▶ _WHAT YOU HAVE TO DO_
Restate word for word the lines that begin the listing and end with the line holding "foot_boss: float = 15.5 * MM".
-- Start of AVAILABLE DATA --
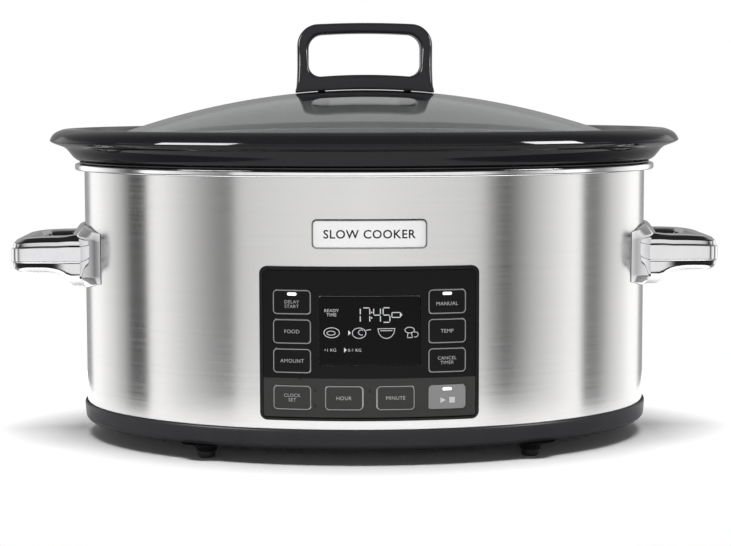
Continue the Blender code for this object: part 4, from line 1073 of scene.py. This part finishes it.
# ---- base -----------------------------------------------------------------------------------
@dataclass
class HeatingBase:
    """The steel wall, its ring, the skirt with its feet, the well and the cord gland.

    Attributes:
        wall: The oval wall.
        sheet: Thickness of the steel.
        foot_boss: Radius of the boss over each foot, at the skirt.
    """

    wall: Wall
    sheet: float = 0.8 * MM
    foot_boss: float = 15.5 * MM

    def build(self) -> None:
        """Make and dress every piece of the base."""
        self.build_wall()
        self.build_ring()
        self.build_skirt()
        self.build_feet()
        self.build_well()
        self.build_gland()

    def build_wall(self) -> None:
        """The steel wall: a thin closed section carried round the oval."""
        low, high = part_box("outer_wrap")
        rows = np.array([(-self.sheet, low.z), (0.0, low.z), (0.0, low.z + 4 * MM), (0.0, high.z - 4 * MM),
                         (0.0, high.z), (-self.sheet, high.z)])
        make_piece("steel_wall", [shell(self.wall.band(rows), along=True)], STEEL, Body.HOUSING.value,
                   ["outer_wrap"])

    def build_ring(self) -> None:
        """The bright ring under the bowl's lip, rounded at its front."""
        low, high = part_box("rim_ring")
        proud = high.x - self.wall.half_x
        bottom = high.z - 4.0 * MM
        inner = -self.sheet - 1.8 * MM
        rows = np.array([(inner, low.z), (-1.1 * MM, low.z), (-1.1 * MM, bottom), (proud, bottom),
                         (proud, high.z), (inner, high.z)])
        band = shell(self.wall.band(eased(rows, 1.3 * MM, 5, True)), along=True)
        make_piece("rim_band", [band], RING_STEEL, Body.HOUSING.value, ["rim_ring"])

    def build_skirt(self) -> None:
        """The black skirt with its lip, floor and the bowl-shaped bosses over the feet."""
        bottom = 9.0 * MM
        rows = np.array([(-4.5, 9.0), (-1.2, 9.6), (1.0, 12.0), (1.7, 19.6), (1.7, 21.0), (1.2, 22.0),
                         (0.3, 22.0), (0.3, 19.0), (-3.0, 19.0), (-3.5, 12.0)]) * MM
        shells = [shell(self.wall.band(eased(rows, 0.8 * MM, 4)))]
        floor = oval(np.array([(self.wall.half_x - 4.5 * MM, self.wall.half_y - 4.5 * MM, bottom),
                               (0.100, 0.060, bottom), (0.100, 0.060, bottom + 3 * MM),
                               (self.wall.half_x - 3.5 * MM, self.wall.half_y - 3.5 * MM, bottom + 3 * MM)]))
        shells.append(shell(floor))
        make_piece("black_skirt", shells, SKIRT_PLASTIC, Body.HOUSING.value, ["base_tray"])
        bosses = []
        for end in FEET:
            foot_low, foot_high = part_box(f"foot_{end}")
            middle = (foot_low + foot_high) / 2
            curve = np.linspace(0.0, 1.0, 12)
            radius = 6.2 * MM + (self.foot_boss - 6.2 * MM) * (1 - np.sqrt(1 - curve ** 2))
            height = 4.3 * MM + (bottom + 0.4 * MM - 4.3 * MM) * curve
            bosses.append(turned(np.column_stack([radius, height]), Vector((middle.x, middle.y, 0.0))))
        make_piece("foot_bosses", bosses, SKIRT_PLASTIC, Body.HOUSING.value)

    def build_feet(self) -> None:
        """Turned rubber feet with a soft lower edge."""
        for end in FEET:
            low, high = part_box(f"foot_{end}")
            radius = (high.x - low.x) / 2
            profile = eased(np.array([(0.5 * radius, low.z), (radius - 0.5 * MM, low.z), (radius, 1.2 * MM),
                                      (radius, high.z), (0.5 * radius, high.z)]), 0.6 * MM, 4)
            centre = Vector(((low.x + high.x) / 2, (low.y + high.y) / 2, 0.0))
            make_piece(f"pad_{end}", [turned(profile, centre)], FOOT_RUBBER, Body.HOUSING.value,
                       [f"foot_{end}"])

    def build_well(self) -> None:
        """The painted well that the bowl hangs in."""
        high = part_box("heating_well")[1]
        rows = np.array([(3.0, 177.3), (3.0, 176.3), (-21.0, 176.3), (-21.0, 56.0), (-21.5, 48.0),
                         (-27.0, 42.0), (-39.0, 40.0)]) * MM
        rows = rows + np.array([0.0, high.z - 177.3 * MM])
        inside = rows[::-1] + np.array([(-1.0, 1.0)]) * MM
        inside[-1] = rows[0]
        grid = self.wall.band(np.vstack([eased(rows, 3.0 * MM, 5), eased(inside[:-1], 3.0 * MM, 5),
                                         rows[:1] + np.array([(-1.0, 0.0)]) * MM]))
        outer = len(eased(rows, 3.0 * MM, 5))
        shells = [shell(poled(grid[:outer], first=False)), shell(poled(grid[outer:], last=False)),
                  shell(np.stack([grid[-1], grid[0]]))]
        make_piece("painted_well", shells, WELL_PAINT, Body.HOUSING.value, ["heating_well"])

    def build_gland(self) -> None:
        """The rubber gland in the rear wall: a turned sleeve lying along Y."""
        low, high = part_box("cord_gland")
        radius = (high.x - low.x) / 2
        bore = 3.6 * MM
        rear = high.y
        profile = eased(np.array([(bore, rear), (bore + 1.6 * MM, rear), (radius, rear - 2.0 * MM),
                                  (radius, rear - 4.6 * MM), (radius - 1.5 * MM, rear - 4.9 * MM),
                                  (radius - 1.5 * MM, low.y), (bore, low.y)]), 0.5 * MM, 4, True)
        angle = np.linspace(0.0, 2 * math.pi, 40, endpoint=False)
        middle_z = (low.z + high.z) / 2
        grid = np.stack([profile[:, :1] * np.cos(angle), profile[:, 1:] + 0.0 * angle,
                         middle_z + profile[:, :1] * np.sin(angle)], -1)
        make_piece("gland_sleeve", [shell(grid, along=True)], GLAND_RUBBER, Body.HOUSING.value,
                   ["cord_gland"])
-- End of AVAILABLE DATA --
▶ _EXERCISE OUTPUT_
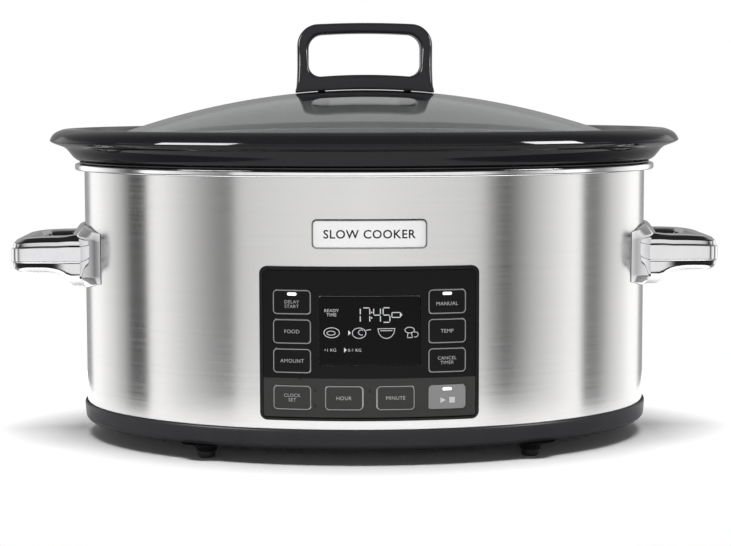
Continue the Blender code for this object: part 4, from line 1073 of scene.py. This part finishes it.
# ---- base -----------------------------------------------------------------------------------
@dataclass
class HeatingBase:
    """The steel wall, its ring, the skirt with its feet, the well and the cord gland.

    Attributes:
        wall: The oval wall.
        sheet: Thickness of the steel.
        foot_boss: Radius of the boss over each foot, at the skirt.
    """

    wall: Wall
    sheet: float = 0.8 * MM
    foot_boss: float = 15.5 * MM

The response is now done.